Instructions for the task —
Examine the material below and count the lines that hold the word "where". Report only the number.

** START Provided records **

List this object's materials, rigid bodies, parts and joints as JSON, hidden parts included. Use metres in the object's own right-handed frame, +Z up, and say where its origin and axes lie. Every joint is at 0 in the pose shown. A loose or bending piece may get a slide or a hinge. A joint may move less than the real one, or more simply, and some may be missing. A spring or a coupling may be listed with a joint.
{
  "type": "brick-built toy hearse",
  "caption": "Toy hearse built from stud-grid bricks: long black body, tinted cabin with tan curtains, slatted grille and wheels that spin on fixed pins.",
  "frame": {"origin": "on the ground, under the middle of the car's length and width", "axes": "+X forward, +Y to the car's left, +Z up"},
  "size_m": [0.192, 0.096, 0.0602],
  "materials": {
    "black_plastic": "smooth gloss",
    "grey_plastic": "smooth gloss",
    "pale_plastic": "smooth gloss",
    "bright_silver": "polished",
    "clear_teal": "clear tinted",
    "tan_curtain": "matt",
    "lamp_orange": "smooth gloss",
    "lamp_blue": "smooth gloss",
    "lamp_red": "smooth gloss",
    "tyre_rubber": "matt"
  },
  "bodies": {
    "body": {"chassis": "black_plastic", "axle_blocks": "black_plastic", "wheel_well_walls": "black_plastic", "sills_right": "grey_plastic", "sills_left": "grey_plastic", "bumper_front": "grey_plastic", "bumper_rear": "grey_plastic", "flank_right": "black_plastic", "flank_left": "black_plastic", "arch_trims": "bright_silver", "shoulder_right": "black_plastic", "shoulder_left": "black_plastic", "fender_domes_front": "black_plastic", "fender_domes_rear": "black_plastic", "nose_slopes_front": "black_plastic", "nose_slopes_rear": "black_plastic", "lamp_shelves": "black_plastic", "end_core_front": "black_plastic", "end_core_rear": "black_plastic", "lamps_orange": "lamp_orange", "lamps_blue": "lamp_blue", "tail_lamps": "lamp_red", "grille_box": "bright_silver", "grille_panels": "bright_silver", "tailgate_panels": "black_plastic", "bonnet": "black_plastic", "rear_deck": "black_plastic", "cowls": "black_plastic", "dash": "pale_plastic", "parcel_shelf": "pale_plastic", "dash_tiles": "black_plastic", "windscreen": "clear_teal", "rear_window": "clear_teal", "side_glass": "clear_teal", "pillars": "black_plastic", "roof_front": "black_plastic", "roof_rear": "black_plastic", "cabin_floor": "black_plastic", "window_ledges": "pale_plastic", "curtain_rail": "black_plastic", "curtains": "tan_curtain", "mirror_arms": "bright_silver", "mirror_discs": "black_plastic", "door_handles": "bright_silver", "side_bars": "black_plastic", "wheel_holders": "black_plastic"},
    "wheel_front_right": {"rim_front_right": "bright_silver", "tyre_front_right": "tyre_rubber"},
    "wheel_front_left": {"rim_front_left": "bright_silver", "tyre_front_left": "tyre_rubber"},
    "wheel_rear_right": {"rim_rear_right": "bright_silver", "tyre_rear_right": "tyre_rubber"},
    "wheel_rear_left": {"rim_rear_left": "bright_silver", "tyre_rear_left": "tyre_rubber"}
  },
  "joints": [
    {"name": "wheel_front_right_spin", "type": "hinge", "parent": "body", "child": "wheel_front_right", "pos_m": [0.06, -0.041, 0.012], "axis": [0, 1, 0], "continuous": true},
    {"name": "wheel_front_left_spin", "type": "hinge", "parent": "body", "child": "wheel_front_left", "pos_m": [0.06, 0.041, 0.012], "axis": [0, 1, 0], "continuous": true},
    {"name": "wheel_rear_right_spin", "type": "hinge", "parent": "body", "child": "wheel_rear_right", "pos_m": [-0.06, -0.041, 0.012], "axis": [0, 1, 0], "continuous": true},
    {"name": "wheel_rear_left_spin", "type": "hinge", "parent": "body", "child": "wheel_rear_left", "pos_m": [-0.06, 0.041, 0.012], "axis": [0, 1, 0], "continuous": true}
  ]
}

** END Provided records **
** START Provided records **

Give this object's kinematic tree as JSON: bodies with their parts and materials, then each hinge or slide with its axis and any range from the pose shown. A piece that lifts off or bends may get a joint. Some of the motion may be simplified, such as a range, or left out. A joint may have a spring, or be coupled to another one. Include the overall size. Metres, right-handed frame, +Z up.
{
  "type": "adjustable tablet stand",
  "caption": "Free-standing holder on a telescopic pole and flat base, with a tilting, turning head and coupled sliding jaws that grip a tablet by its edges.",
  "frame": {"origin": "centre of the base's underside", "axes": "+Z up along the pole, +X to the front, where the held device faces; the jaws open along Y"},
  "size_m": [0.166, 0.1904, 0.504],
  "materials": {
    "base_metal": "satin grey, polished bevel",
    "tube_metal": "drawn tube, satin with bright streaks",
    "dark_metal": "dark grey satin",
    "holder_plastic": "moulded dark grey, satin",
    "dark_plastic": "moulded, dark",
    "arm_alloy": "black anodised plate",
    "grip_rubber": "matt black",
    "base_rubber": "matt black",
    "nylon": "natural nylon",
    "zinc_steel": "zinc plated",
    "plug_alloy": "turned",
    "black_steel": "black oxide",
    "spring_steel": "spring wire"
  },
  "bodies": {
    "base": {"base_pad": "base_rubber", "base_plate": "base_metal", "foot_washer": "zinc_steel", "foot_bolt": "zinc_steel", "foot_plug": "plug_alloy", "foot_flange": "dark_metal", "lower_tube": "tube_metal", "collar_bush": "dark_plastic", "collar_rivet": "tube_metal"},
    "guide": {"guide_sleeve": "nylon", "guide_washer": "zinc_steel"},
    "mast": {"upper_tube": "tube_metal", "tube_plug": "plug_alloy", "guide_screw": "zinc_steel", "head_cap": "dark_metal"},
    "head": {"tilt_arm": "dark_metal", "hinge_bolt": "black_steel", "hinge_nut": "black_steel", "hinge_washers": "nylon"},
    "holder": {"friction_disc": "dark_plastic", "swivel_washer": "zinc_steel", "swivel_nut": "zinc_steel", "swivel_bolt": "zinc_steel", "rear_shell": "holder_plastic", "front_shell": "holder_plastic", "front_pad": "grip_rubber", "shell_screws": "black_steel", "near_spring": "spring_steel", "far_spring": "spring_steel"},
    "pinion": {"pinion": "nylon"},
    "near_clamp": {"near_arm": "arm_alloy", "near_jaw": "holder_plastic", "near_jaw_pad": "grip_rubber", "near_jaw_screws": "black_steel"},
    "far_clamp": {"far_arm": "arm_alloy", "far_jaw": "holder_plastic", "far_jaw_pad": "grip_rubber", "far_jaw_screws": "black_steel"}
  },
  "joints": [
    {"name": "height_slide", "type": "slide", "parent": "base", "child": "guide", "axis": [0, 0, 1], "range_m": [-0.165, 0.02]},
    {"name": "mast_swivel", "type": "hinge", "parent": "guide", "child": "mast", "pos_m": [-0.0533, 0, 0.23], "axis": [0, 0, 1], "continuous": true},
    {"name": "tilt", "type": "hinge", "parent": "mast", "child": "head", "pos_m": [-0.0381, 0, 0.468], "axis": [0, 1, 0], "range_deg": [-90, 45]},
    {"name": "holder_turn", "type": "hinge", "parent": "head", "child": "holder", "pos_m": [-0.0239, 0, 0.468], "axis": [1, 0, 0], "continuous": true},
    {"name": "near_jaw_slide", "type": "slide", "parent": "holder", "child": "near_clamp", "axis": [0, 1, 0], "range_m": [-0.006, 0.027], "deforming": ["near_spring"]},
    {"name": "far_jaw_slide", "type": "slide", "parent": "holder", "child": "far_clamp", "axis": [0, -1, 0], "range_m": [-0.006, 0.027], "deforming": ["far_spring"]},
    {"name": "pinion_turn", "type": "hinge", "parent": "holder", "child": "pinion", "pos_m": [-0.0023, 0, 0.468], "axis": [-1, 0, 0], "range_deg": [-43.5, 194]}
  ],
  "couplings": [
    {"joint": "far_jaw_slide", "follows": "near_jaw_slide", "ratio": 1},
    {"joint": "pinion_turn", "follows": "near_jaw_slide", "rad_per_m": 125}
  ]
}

** END Provided records **
** START Provided records **

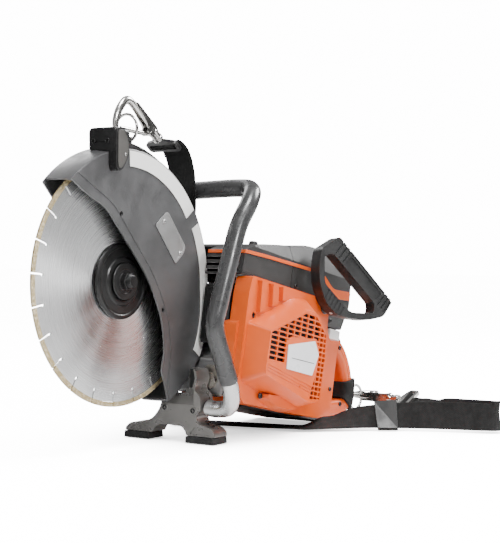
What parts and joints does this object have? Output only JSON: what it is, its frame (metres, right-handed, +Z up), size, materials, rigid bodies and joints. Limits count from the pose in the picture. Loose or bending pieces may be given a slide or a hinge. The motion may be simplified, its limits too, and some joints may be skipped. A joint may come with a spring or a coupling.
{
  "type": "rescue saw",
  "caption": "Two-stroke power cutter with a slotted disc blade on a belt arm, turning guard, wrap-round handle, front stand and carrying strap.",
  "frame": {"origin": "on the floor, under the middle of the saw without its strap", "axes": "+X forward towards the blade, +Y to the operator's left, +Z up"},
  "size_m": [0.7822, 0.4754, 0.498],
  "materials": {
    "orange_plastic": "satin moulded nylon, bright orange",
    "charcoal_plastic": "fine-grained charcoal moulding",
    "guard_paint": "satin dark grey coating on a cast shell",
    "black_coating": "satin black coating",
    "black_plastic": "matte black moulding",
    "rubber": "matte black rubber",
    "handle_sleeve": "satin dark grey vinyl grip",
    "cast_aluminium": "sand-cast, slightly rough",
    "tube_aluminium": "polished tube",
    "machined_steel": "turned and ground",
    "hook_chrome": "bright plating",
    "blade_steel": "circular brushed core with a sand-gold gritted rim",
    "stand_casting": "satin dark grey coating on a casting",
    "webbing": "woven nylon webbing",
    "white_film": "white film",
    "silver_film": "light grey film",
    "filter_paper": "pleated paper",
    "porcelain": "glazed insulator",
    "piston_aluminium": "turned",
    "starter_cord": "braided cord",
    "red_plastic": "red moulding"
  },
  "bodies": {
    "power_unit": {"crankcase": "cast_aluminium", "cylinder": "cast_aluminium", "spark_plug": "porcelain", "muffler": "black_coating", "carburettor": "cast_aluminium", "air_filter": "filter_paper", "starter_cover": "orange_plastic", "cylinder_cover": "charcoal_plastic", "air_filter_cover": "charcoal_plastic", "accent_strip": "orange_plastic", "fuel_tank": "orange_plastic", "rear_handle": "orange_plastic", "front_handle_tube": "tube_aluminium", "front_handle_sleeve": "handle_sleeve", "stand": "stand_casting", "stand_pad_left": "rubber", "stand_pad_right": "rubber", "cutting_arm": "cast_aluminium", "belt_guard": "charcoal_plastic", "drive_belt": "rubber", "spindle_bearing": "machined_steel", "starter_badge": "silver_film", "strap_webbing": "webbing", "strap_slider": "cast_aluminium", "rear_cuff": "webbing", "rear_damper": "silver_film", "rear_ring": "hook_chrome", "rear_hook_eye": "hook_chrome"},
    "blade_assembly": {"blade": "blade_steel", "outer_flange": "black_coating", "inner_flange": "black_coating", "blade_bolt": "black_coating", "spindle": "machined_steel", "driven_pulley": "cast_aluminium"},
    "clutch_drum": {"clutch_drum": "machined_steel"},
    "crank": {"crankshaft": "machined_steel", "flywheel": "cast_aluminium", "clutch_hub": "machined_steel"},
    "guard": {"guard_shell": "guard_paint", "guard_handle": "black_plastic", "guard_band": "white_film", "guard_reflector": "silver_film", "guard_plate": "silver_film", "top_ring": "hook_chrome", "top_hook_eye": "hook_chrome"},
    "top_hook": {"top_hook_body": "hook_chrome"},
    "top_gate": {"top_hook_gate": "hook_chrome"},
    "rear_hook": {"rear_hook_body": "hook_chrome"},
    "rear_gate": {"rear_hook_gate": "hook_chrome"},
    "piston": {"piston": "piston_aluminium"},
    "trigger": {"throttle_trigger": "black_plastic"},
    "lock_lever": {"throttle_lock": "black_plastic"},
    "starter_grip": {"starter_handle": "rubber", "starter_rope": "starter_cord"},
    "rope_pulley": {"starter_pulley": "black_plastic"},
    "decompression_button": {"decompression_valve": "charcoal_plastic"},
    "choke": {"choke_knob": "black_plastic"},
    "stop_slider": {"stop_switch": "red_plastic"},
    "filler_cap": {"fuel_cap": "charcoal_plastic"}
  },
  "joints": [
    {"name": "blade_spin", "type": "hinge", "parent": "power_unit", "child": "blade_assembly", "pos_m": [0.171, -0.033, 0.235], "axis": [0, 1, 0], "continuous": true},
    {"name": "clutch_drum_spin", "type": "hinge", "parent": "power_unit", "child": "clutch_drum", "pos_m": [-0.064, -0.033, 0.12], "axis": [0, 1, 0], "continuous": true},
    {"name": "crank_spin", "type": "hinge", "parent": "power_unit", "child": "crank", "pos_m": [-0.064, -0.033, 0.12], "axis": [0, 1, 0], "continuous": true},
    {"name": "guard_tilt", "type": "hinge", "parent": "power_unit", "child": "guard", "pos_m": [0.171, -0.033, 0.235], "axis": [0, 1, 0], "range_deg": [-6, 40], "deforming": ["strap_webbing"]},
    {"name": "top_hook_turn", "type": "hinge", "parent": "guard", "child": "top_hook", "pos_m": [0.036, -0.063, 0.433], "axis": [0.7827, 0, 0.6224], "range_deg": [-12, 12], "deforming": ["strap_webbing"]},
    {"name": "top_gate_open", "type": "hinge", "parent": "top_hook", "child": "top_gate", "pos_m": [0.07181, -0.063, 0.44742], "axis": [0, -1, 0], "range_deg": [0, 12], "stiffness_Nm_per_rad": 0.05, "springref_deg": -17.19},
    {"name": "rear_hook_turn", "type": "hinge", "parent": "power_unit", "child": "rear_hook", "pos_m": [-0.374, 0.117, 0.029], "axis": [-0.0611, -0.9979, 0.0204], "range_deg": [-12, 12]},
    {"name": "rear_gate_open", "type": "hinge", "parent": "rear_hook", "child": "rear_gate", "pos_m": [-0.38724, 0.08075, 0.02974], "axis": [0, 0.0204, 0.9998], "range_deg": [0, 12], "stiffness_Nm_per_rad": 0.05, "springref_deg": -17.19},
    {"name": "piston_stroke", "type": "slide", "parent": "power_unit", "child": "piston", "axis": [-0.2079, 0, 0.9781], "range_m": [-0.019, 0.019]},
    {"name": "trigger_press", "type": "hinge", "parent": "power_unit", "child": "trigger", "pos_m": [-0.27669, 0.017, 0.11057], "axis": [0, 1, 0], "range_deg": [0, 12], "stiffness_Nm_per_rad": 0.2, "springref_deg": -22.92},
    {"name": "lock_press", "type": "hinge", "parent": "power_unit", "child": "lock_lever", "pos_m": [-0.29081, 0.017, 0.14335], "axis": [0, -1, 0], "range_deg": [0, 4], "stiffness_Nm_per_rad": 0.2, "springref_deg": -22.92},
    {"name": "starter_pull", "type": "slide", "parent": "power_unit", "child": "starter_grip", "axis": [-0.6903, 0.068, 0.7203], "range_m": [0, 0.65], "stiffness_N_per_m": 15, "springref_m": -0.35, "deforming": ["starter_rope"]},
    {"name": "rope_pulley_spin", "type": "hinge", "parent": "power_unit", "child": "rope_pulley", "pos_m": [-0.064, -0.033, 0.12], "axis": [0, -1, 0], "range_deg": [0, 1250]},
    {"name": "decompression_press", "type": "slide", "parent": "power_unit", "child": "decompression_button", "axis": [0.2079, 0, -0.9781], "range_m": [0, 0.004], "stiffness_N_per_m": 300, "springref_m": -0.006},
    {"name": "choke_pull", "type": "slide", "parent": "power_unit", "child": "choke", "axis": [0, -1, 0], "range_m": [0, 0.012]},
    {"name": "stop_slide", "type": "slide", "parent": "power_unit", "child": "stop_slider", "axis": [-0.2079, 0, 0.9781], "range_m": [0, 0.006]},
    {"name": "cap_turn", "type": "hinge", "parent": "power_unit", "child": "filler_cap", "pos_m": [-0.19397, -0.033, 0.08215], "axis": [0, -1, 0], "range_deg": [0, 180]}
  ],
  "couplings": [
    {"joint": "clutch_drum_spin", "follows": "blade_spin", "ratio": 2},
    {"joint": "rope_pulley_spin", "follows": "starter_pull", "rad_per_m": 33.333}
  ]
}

** END Provided records **

Exercise result —
2